▸ YOUR OBJECTIVE:
Go through the listing and write out all of it exactly.

_____

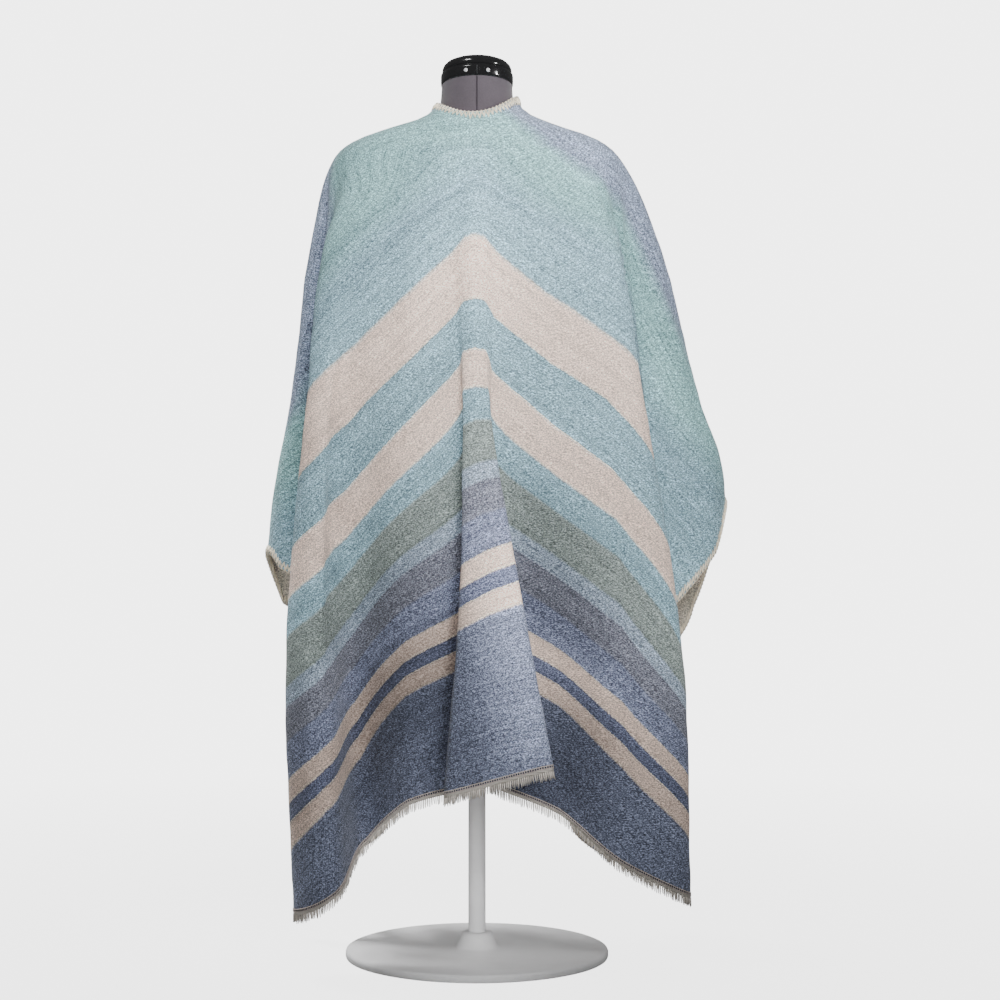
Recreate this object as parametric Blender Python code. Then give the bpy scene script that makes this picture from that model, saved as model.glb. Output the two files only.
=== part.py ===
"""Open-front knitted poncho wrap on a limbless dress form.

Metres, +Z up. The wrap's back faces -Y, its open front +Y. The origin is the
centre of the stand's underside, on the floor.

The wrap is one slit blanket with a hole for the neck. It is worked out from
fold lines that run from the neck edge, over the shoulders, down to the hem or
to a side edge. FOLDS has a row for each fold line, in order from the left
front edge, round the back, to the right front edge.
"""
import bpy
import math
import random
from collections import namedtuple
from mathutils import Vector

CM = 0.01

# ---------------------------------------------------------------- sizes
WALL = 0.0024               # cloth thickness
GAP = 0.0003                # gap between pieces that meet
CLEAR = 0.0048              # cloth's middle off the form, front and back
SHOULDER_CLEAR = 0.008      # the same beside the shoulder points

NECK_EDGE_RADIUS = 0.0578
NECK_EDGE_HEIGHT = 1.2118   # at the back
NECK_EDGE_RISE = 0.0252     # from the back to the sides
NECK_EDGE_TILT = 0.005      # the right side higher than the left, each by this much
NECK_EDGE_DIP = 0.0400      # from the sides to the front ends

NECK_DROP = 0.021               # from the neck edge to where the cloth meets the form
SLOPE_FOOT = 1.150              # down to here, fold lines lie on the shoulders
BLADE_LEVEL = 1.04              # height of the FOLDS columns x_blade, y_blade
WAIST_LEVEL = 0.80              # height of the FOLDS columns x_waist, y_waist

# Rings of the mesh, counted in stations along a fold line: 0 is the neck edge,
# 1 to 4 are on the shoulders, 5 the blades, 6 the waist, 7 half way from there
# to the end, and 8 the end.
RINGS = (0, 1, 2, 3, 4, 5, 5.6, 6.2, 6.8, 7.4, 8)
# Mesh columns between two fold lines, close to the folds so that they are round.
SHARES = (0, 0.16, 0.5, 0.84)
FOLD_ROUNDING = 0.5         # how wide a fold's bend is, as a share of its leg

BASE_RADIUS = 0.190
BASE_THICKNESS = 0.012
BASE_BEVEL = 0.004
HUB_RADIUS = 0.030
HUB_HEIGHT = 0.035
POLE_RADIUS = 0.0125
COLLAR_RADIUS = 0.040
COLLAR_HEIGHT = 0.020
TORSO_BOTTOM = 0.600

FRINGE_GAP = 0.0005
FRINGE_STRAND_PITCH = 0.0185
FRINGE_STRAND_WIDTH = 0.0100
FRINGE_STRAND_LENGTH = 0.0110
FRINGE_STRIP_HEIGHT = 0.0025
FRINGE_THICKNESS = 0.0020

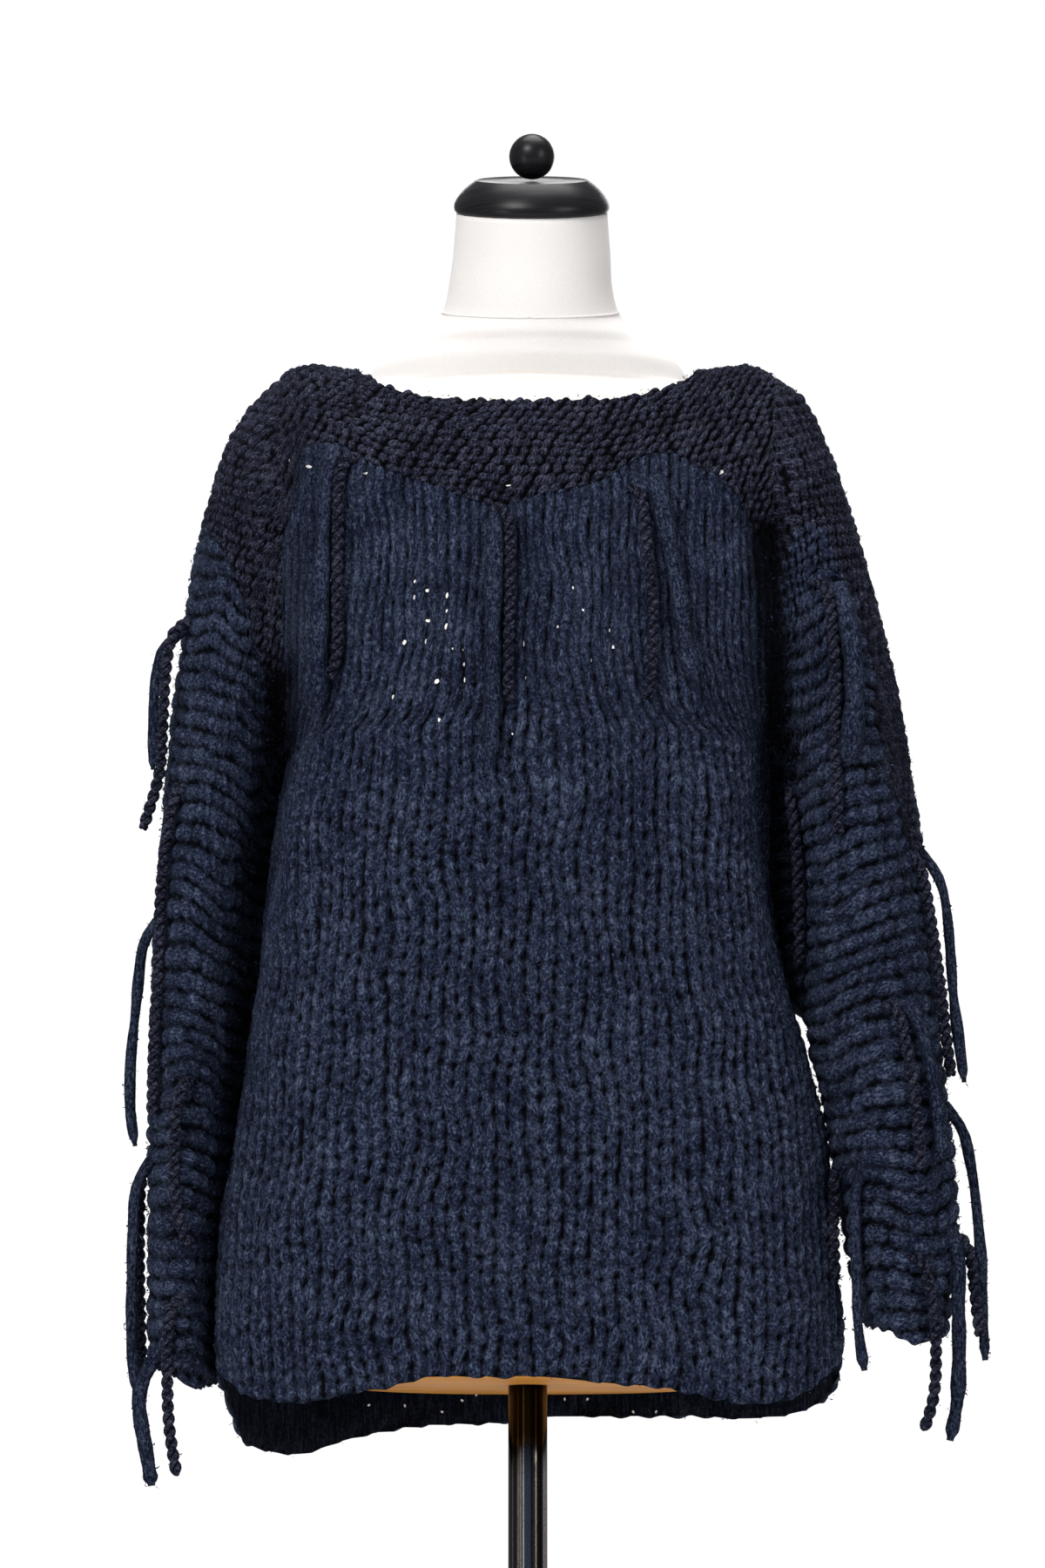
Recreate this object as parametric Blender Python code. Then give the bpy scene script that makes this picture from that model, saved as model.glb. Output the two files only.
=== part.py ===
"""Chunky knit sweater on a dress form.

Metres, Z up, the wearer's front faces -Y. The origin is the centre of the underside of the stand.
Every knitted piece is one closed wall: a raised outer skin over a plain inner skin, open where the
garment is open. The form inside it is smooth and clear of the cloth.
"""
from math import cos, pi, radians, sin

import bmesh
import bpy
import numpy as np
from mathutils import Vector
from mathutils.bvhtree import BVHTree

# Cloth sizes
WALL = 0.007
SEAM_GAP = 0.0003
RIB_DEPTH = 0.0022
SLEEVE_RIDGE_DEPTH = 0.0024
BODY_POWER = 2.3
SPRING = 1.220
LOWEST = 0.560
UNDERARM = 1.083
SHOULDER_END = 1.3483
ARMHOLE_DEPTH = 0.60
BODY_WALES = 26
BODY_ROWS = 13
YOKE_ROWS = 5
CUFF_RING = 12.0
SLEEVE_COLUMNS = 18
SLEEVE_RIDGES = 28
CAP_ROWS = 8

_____

▸ SOLUTION FOR THIS TASK:
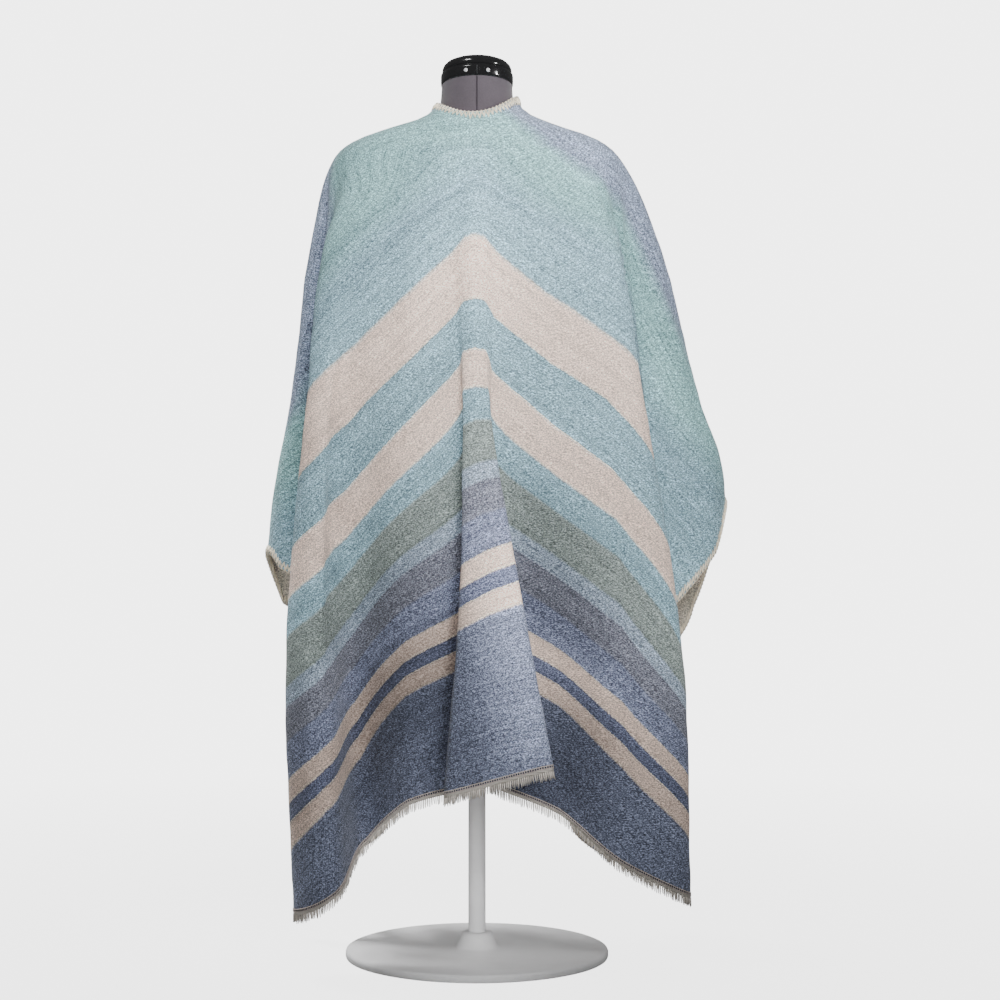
Recreate this object as parametric Blender Python code. Then give the bpy scene script that makes this picture from that model, saved as model.glb. Output the two files only.
=== part.py ===
"""Open-front knitted poncho wrap on a limbless dress form.

Metres, +Z up. The wrap's back faces -Y, its open front +Y. The origin is the
centre of the stand's underside, on the floor.

The wrap is one slit blanket with a hole for the neck. It is worked out from
fold lines that run from the neck edge, over the shoulders, down to the hem or
to a side edge. FOLDS has a row for each fold line, in order from the left
front edge, round the back, to the right front edge.
"""
import bpy
import math
import random
from collections import namedtuple
from mathutils import Vector

CM = 0.01

# ---------------------------------------------------------------- sizes
WALL = 0.0024               # cloth thickness
GAP = 0.0003                # gap between pieces that meet
CLEAR = 0.0048              # cloth's middle off the form, front and back
SHOULDER_CLEAR = 0.008      # the same beside the shoulder points

NECK_EDGE_RADIUS = 0.0578
NECK_EDGE_HEIGHT = 1.2118   # at the back
NECK_EDGE_RISE = 0.0252     # from the back to the sides
NECK_EDGE_TILT = 0.005      # the right side higher than the left, each by this much
NECK_EDGE_DIP = 0.0400      # from the sides to the front ends

NECK_DROP = 0.021               # from the neck edge to where the cloth meets the form
SLOPE_FOOT = 1.150              # down to here, fold lines lie on the shoulders
BLADE_LEVEL = 1.04              # height of the FOLDS columns x_blade, y_blade
WAIST_LEVEL = 0.80              # height of the FOLDS columns x_waist, y_waist

# Rings of the mesh, counted in stations along a fold line: 0 is the neck edge,
# 1 to 4 are on the shoulders, 5 the blades, 6 the waist, 7 half way from there
# to the end, and 8 the end.
RINGS = (0, 1, 2, 3, 4, 5, 5.6, 6.2, 6.8, 7.4, 8)
# Mesh columns between two fold lines, close to the folds so that they are round.
SHARES = (0, 0.16, 0.5, 0.84)
FOLD_ROUNDING = 0.5         # how wide a fold's bend is, as a share of its leg

BASE_RADIUS = 0.190
BASE_THICKNESS = 0.012
BASE_BEVEL = 0.004
HUB_RADIUS = 0.030
HUB_HEIGHT = 0.035
POLE_RADIUS = 0.0125
COLLAR_RADIUS = 0.040
COLLAR_HEIGHT = 0.020
TORSO_BOTTOM = 0.600

FRINGE_GAP = 0.0005
FRINGE_STRAND_PITCH = 0.0185
FRINGE_STRAND_WIDTH = 0.0100
FRINGE_STRAND_LENGTH = 0.0110
FRINGE_STRIP_HEIGHT = 0.0025
FRINGE_THICKNESS = 0.0020

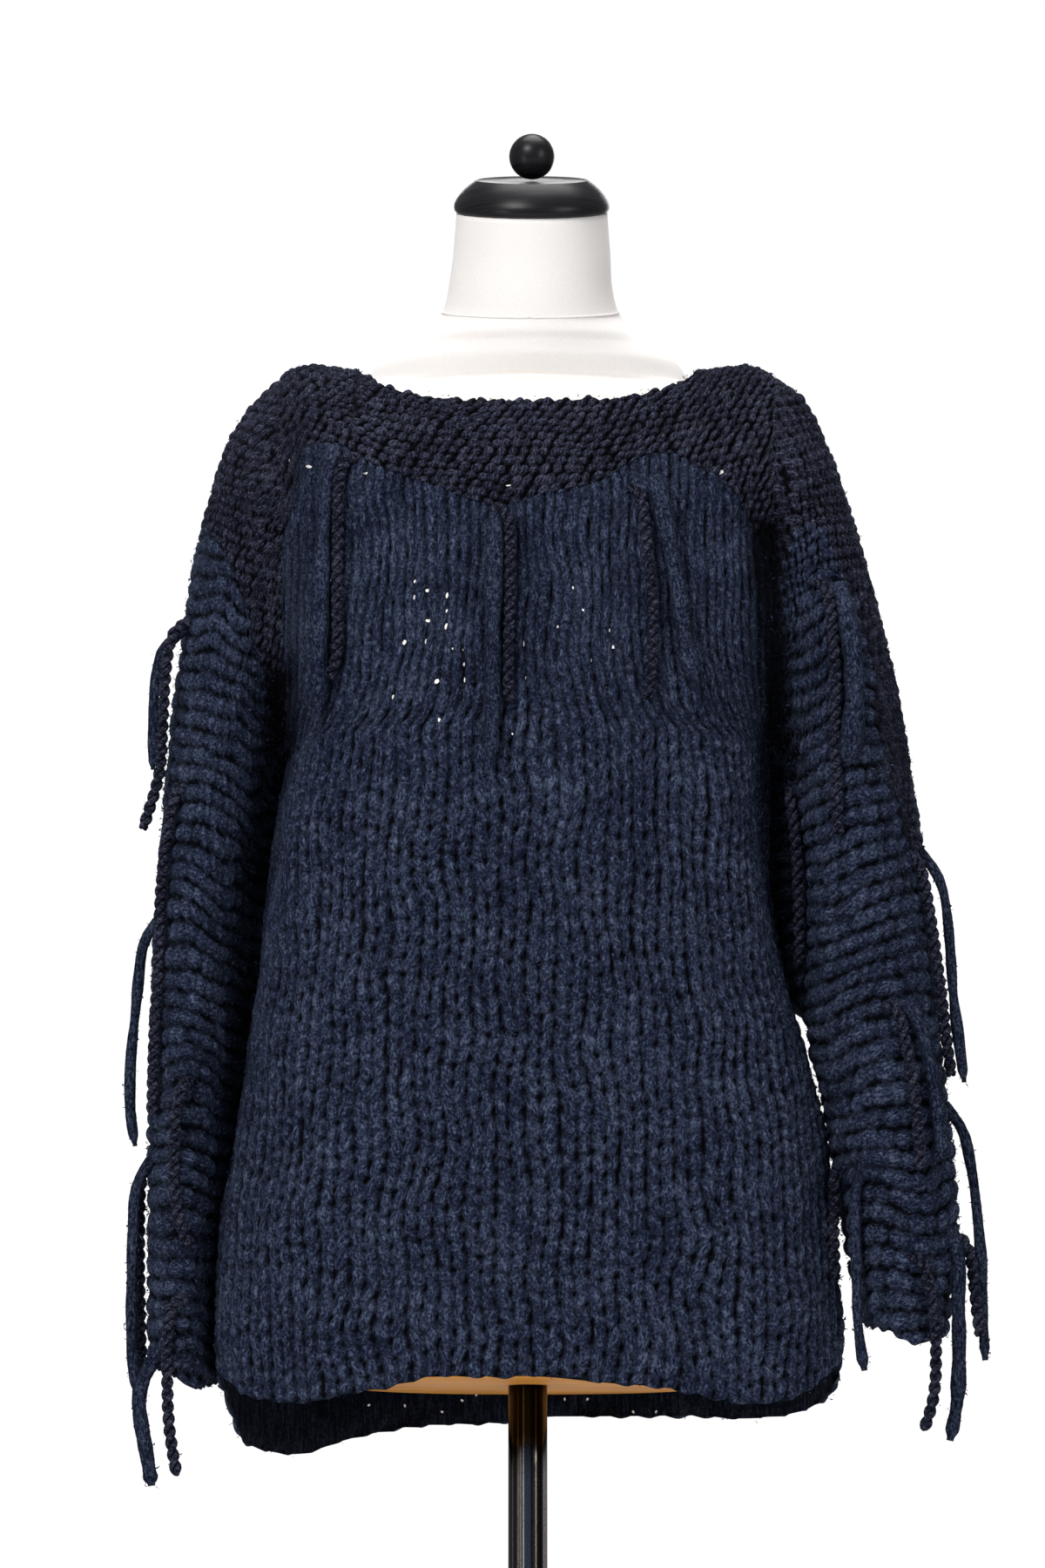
Recreate this object as parametric Blender Python code. Then give the bpy scene script that makes this picture from that model, saved as model.glb. Output the two files only.
=== part.py ===
"""Chunky knit sweater on a dress form.

Metres, Z up, the wearer's front faces -Y. The origin is the centre of the underside of the stand.
Every knitted piece is one closed wall: a raised outer skin over a plain inner skin, open where the
garment is open. The form inside it is smooth and clear of the cloth.
"""
from math import cos, pi, radians, sin

import bmesh
import bpy
import numpy as np
from mathutils import Vector
from mathutils.bvhtree import BVHTree

# Cloth sizes
WALL = 0.007
SEAM_GAP = 0.0003
RIB_DEPTH = 0.0022
SLEEVE_RIDGE_DEPTH = 0.0024
BODY_POWER = 2.3
SPRING = 1.220
LOWEST = 0.560
UNDERARM = 1.083
SHOULDER_END = 1.3483
ARMHOLE_DEPTH = 0.60
BODY_WALES = 26
BODY_ROWS = 13
YOKE_ROWS = 5
CUFF_RING = 12.0
SLEEVE_COLUMNS = 18
SLEEVE_RIDGES = 28
CAP_ROWS = 8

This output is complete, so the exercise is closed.